Rural Poverty and Resources

The Foundation supports work on problems of rural poverty and resource management throughout the world. Funds are given to improve the management of land and water, to strengthen policy making for the rural sector, to increase agricultural productivity, to develop rural community organizations, and to expand employment opportunities for the rural poor, particularly land-poor families and women. The bulk of the Foundation's assistance supports activities in the less developed countries of Asia, Africa, and Latin America. In the United States, the Foundation supports programs that improve the management of land and water resources and help the rural poor become economically self-sufficient.

LAND AND WATER MANAGEMENT

Despite the substantial increases in food production and rural income resulting from the Green Revolution, millions of people in the developing world still live in abject poverty. Production gains in some countries have been nullified by population growth, and the increases that have been achieved through Green Revolution techniques have occurred mainly on well-watered land. It is becoming clear that in many countries further increases in food production will depend upon better use of less fertile lands and limited water supplies.

The Foundation's activities to improve water management focus on innovative field-based projects that experiment with alternative ways to ensure more efficient and equitable distribution of water. Also assisted are programs aimed at making better use of underutilized and degraded lands for food, fuel, and fodder production.

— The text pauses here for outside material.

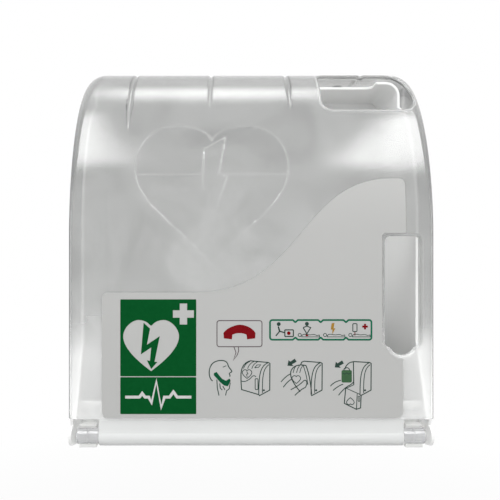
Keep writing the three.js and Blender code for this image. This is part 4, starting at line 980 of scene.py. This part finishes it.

One method of cultivation especially suited for marginal and erosion-prone lands is agroforestry. In this system, trees and bushes are combined with crops and sometimes livestock on the same land. Nutrients are recycled more efficiently, soil erosion is arrested, and rainfall absorption improved. Moreover, the total value of food, fuel, and fodder produced may easily exceed what could be earned if the land were planted only with food crops.

Although agroforestry has long played an important role in the agriculture of many less developed countries, a paucity of scientific research on the most efficient tree-crop combinations and a shortage of extension personnel trained in the technology have kept it from being adopted more widely. Several grants this year were aimed at intensifying work on agroforestry and related land-use systems in Africa, India, Indonesia, and the Philippines.

The International Council for Research in Agroforestry (ICRAF) in Kenya received funds for the training of African agroforestry specialists and for a study of degraded common lands in Kenya. As the leading international research center in agroforestry, ICRAF focuses on developing better land-use systems in countries where the destruction of forests is damaging ecosystems that depend on woodlands to maintain watersheds, to restore fertility, and to check erosion.

In India, the International Crops Research Institute for the Semi-Arid Tropics (ICRISAT) was granted $220,000 to develop a research methodology for narrowing the large number of potential tree-crop combinations that might be grown in the semi-arid tropics. A related grant went to the Bharatiya Agro-Industries Foundation for the training of extension agents and poor farmers in the techniques of tree farming.

Environmental deterioration of India's Himalayan foothills has become so severe that many poor farmers have been forced to move to the plains and cities, leaving behind women and children. Funds were provided to the Central Himalayan Environment Association for an action-research project to improve the livelihood of these impoverished hill dwellers. The association is working with village organizations to develop projects in livestock, fisheries, agroforestry, and small-scale irrigation.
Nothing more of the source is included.